Tianwei Yin SM ’25, PhD ’25, a recent graduate in electrical engineering and computer science and CSAIL affiliate, emphasizes the importance of CausVid’s mixed approach. “CausVid combines a pre-trained diffusion-based model with autoregressive architecture that’s typically found in text generation models,” says Yin, co-lead author of the paper about the tool. “This AI-powered teacher model can envision future steps to train a frame-by-frame system to avoid making rendering errors.”
Qiang Zhang, a research scientist at xAI and a former CSAIL visiting researcher, also co-led the research. Other contributors include Adobe Research scientists Richard Zhang, Eli Shechtman, and Xun Huang, and MIT professors Bill Freeman and Frédo Durand.
Traditional autoregressive models often struggle with maintaining video quality throughout the entire sequence, leading to inconsistencies and unnatural movements. CausVid overcomes this limitation by leveraging the diffusion model’s expertise to guide the autoregressive system, ensuring smooth and lifelike visuals.
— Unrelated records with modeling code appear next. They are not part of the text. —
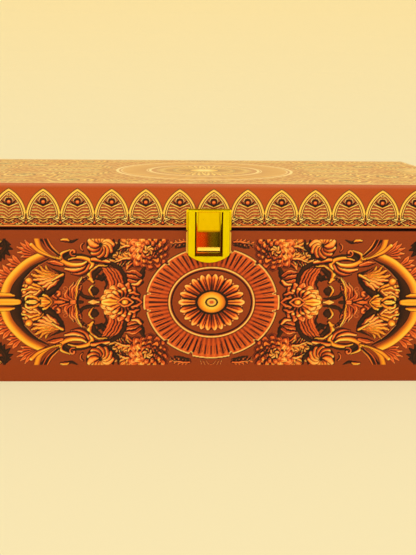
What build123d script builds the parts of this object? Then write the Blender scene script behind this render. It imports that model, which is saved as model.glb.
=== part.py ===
"""Dry fruit box: a paper-covered board box with four compartments and a hinged lid.

The base is four walls and a floor of board, wrapped in printed paper that turns
in over the rim, lined inside, and divided by two half-lapped dividers. The lid is
built the same way under a printed top sheet. Two small butt hinges carry the lid,
and a swinging latch flap on the lid closes over a catch on the base's front.

Frame: millimetres, origin at the centre of the underside, +X to the right along
the front, +Y from the front to the back, +Z up.
"""
from build123d import *
import os

os.makedirs("parts", exist_ok=True)

# Driving dimensions of the box
box_width = 254.0
box_depth = 127.0
base_height = 71.2
lid_gap = 0.6
lid_height = 20.6
corner_radius = 1.5
lid_edge_radius = 1.2
rim_edge_radius = 0.5

# Boards, paper and lining
wall_board = 4.0
floor_board = 3.0
lid_board = 3.0
wrap = 0.4
lining = 0.4
turn_in = 4.0
lid_skirt = 2.0

# Dividers
divider_board = 2.5
divider_drop = 6.0
divider_edge_radius = 0.6
lap_clearance = 0.05

# Latch: a flap on a pin across the lid plate, over the catch on the base
latch_width = 19.2
latch_plate_width = 20.8
latch_plate = 0.6
latch_plate_corner = 0.8
latch_axis_drop = 12.1
latch_axis_stand_off = 1.65
latch_barrel_radius = 0.9
latch_pin_radius = 0.45
latch_knuckle_half = 5.0
latch_knuckle_gap = 0.2
lid_plate_overhang = 0.9
lid_plate_head = 0.5
lid_pad_half = 5.2
lid_pad_rise = 0.4
lid_pad_bevel = 0.35
lid_pad_overhang = 1.1
catch_drop = 0.6
catch_reach = 10.4
catch_tongue_half = 5.2
catch_tongue_rise = 0.4
catch_lip_rise = 0.35
catch_lip_height = 2.8
catch_tongue_reach = 10.5

# Flap: a stamped frame with a window that has a set-back rim
flap_thickness = 0.8
flap_length = 24.0
flap_side_length = 20.4
flap_corner_radius = 1.0
flap_edge_radius = 0.25
flap_bottom_bar = 4.8
window_half = 5.3
rim_width = 0.45
rim_set_back = 0.4
side_bevel = 0.75
bottom_bevel = 1.7

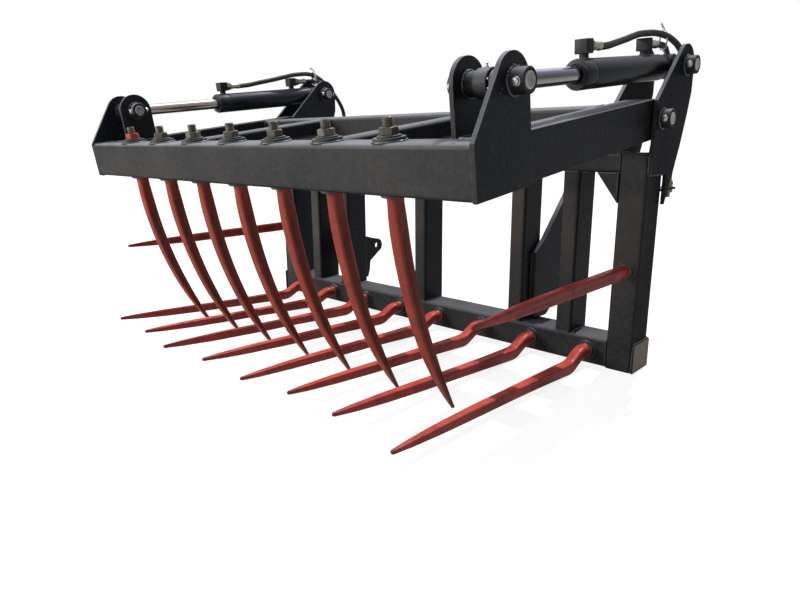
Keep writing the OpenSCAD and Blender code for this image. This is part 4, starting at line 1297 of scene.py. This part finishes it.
def ring_bead(target, place, ring_radius, radius=2.6):
    """A bead round Z of the place."""
    count = max(12, round(2 * pi * ring_radius / BEAD_STEP))
    turns = [2 * pi * index / count for index in range(count + 1)]
    points = [place @ circle(ring_radius, 0)(turn) for turn in turns]
    add_bead(target, points, radius, True)


print("beads follow lines and rings")

# %% Beads of the frame
COLLAR_BEAD = (COLLAR_RADIUS + 1.2, 3.4)
POST_XS = (-552, -385, 0, 385, 552)
UPRIGHT_SEAMS = [
    (685, -41, 81, 685, 41, 81, 3), (685, -41, 535, 685, 41, 535, 3),
    (686, -48.5, 6, 686, -48.5, 74, 2.2), (686, -48.5, 540, 686, -48.5, 582, 2.2),
    (762, -47, 81.5, 762, 47, 81.5, 3.4), (762, -50.5, 4, 762, -50.5, 76, 2.4),
    (762, -46, 531, 762, 47, 531, 3.6), (762, -51, 534, 762, -51, 584, 2.6),
    (684, -50.6, 474, 684, -50.6, 533, 2.4), (682, -50.6, 535, 628, -50.6, 535, 2.4),
    *((x, -46, 587, x, 46, 587, 3.2) for x in (658.4, 669.6)),
]
BRACKET_SEAMS = [
    (411, -1, 83, 411, -1, 286, 3.2), (-411, -1, 83, -411, -1, 144, 3.2),
    (-411, -1, 400, -411, -1, 488, 3.2),
]
frame_beads = bmesh.new()
for x in POST_XS:
    for z, low in ((80, 1), (536, -1)):
        line_beads(frame_beads, HERE, [
            *((x + side, -41, z + low, x + side, 41, z + low, 3) for side in (-25, 25)),
            *((x - 20, y, z, x + 20, y, z, 2.2) for y in (-48.5, 48.5)),
        ])
for sign in SIDES.values():
    line_beads(frame_beads, HERE, UPRIGHT_SEAMS, sign)
    for axis in (arm_axis, base_axis):
        for x in (772, 658):
            ring_bead(frame_beads, along_x(sign, axis, x), *COLLAR_BEAD)
for place in bush_places(-50.8, TO_FRONT):
    ring_bead(frame_beads, place, 25.6)
line_beads(frame_beads, HERE, BRACKET_SEAMS)
finish_piece("frame_weld_beads", frame_beads, weld_paint, "frame")
print("frame beads:", triangle_count["frame_weld_beads"], "triangles")

# %% Beads of the grab
EAR_SEAMS = [
    (675, -704.5, 48.5, 752, -704.5, 48.5, 3), (670, -704.5, -28, 670, -704.5, 45, 3),
    (671.6, -609, 48.8, 671.6, -703, 48.8, 3.4), (660.6, -609, 46, 660.6, -703, 46, 3),
    (756, -607, 48.4, 756, -703, 48.4, 3.2), (755.5, -776, 50.2, 755.5, -708, 50.2, 3.2),
    (757, -776, -50.6, 757, -624, -50.6, 2.6),
]
BRACE_SEAMS = [
    *((x, y, 2, x, y, 45, 3) for x in (290, 340) for y in (-704.6, -165.6)),
    (294, -704.6, 48.4, 336, -704.6, 48.4, 2.6), (294, -165.6, 47.4, 336, -165.6, 47.4, 2.6),
    *((670.4, y, -26, 670.4, y, 42, 3) for y in (-105, -165)),
    (670.4, -112, 47.6, 670.4, -158, 47.6, 2.8),
]
grab_beads = bmesh.new()
for sign in SIDES.values():
    line_beads(grab_beads, on_grab, EAR_SEAMS, sign)
    for x in (766.6, 660.4, 672, 755):
        ring_bead(grab_beads, along_x(sign, rod_axis, x), *COLLAR_BEAD)
    line_beads(grab_beads, on_grab, BRACE_SEAMS, sign)
for x in upper_xs:
    ring_bead(grab_beads, on_grab @ at(x, -BEAM_REACH, 50.4), 33.6, 3.2)
    ring_bead(grab_beads, on_grab @ at(x, -BEAM_REACH, -50.6), 28.4, 2.2)
finish_piece("grab_weld_beads", grab_beads, weld_paint, "grab")
print("grab beads:", triangle_count["grab_weld_beads"], "triangles")

# %% Beads of the cylinders
for side, place in on_cylinder.items():
    beads = bmesh.new()
    ring_bead(beads, place @ at(0, -47.6, 0) @ TO_FRONT, 26.4)
    for port in PORTS:
        ring_bead(beads, place @ at(0, -port, 31.0), 12.2, 1.7)
    finish_piece("barrel_weld_beads_" + side, beads, weld_paint, "barrel_" + side)
    beads = bmesh.new()
    ring_bead(beads, place @ at(0, -779.4, 0) @ TO_FRONT, 13.6, 2.2)
    finish_piece("rod_weld_beads_" + side, beads, weld_paint, "rod_" + side)
print("cylinder beads laid")

# %% [markdown]
# ## Spatter
#
# Welding throws small drops of steel that stick beside the seam and were painted over. A few
# dozen flattened drops near each seam are enough.

# %% Drops of spatter
drop_drawing = bmesh.new()
bmesh.ops.create_icosphere(drop_drawing, subdivisions=2, radius=1)
drop = stock(drop_drawing)


def spatter(target, place, x_range, y_range, z_range, normal_axis, count):
    """Scatters drops over a small box of a flat face."""
    for _ in range(count):
        spot = Vector([rng.uniform(*ends) for ends in (x_range, y_range, z_range)])
        size = rng.uniform(0.5, 1.5)
        scale = [size * rng.uniform(0.8, 1.3)] * 3
        scale[normal_axis] = size * 0.6
        add_copy(target, drop, place @ Matrix.Translation(spot) @ Matrix.Diagonal((*scale, 1)))


def spatter_rows(target, place, rows, sign=1, x=0):
    """Each row is its range of x, y and z, its normal's axis and its count."""
    for x_range, *rest in rows:
        spatter(target, place, sorted(x + sign * value for value in x_range), *rest)


EAR_SPATTER = [
    ((766, 766), (-700, -676), (82, 130), 0, 14), ((766, 766), (-690, -610), (60, 92), 0, 10),
    ((672, 740), (-700, -620), (48, 48), 2, 22), ((700, 752), (-776, -712), (50, 50), 2, 12),
]
POST_SPATTER = [
    ((-30, 30), (-50, -50), (66, 96), 1, 12), ((26, 46), (-44, 38), (80, 80), 2, 26),
    ((-50, -26), (-44, 38), (80, 80), 2, 30),
]
PLATE_SPATTER = [((761, 761), (-45, 45), (84, 110), 0, 12), ((690, 750), (-50, -50), (500, 530), 1, 10)]
grab_drops, frame_drops = bmesh.new(), bmesh.new()
for sign in SIDES.values():
    spatter_rows(grab_drops, on_grab, EAR_SPATTER, sign)
for x in upper_xs:
    spatter(grab_drops, on_grab, (x + 30, x + 52), (-765, -720), (50, 50), 2, 7)
for x in POST_XS:
    spatter_rows(frame_drops, HERE, POST_SPATTER, x=x)
for sign in SIDES.values():
    for x in (768, 671):
        for _ in range(16):
            turn = rng.uniform(radians(15), radians(165)) + radians(90 * sign)
            spot = circle(rng.uniform(23.5, 27.5), 0)(turn)
            size = Matrix.Scale(rng.uniform(1.2, 2.6), 4)
            add_copy(grab_drops, drop, along_x(sign, rod_axis, x) @ Matrix.Translation(spot) @ size)
for sign in SIDES.values():
    spatter_rows(frame_drops, HERE, PLATE_SPATTER, sign)
finish_piece("grab_spatter", grab_drops, weld_paint, "grab")
finish_piece("frame_spatter", frame_drops, weld_paint, "frame")
print("spatter:", triangle_count["grab_spatter"] + triangle_count["frame_spatter"], "triangles")

# %% [markdown]
# ## Grease nipples and cable ties
#
# A grease nipple is a small turned button on each rod eye and each barrel eye. A white cable
# tie holds the two hoses of a side together just before they dive behind the plate.

# %% Grease nipples
nipple = stock(lathe([(0, -2), (4, -2), (4, 2), (2.6, 2.6), (2.2, 5), (3.2, 6.4), (3.0, 7.8),
                      (1.4, 8.8), (0, 8.8)], 20))
for side, place in on_cylinder.items():
    greased = many_copies(nipple, [place @ at(0, -ROD_EYE_REACH, 26.4)])
    finish_piece("rod_nipple_" + side, greased, steel, "rod_" + side)
    greased = many_copies(nipple, [place @ at(0, 0, 30.4)])
    finish_piece("barrel_nipple_" + side, greased, steel, "barrel_" + side)
print("nipples fitted")

# %% Cable ties
TIE_Y = 105.0
TIE_STEPS = 40
TIE_WIDTH = {"left": 10.0, "right": 6.0}


def strap(points, width, thick):
    """A flat band along a path, closed at both ends."""
    def band(turn):
        side, rise = squared(turn, 8)
        return side * width / 2, rise * thick / 2

    return tube(points, [1.0] * len(points), Vector((0.2, 1, 0)), 16, section=band)


for side, sign in SIDES.items():
    top = Vector((sign * 711, TIE_Y, 894.5))
    low = Vector((sign * 708, TIE_Y, 844.5))
    loop = []
    for index in range(TIE_STEPS + 1):
        turn = 2 * pi * index / TIE_STEPS
        side_reach = sin(turn) * (10.6 + 1.2 * cos(2 * turn))
        loop.append((top + low) / 2 + Vector((side_reach, 0, cos(turn) * (top - low).length / 2)))
    tie = strap(loop, TIE_WIDTH[side], 1.6)
    head_place = Vector((sign * 708, TIE_Y - 2, 896.5))
    tail = [head_place + Vector((0, -step * 2.6, 2 + step * 1.5)) for step in range(8)]
    add_once(tie, moved(rounded_block((6, 7, 8), 1, 2), Matrix.Translation(head_place)))
    add_once(tie, strap(tail, 5.0, 1.4))
    piece = mesh_object("cable_tie_" + side, tie, nylon)
    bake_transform(piece, "barrel_" + side, "frame", start=BEND_START, end=BEND_END)
print("cable ties on")

# %% Count the triangles
print("triangles:", sum(triangle_count.values()))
In tests, CausVid demonstrated its ability to generate high-resolution, 10-second videos, outperforming models like OpenSORA and MovieGen in speed and stability. It also excelled in creating stable 30-second videos, suggesting its potential for producing even longer, seamless content. User studies further revealed a preference for videos generated by CausVid’s student model over the diffusion-based teacher, highlighting the benefits of its efficient autoregressive approach.
Moreover, CausVid achieved a top overall score of 84.27 when tested on over 900 text prompts using a text-to-video dataset, surpassing state-of-the-art video generation models like Vchitect and Gen-3 in imaging quality and realistic human actions.
While CausVid represents a significant advancement, researchers aim to further enhance its speed and efficiency with smaller causal architectures and domain-specific training datasets. This would enable even faster visual design and higher-quality clips for applications in robotics and gaming.
Jun-Yan Zhu, Assistant Professor at Carnegie Mellon University, notes that CausVid’s improved efficiency addresses the speed limitations of current diffusion models, paving the way for better streaming, more interactive applications, and lower carbon footprints.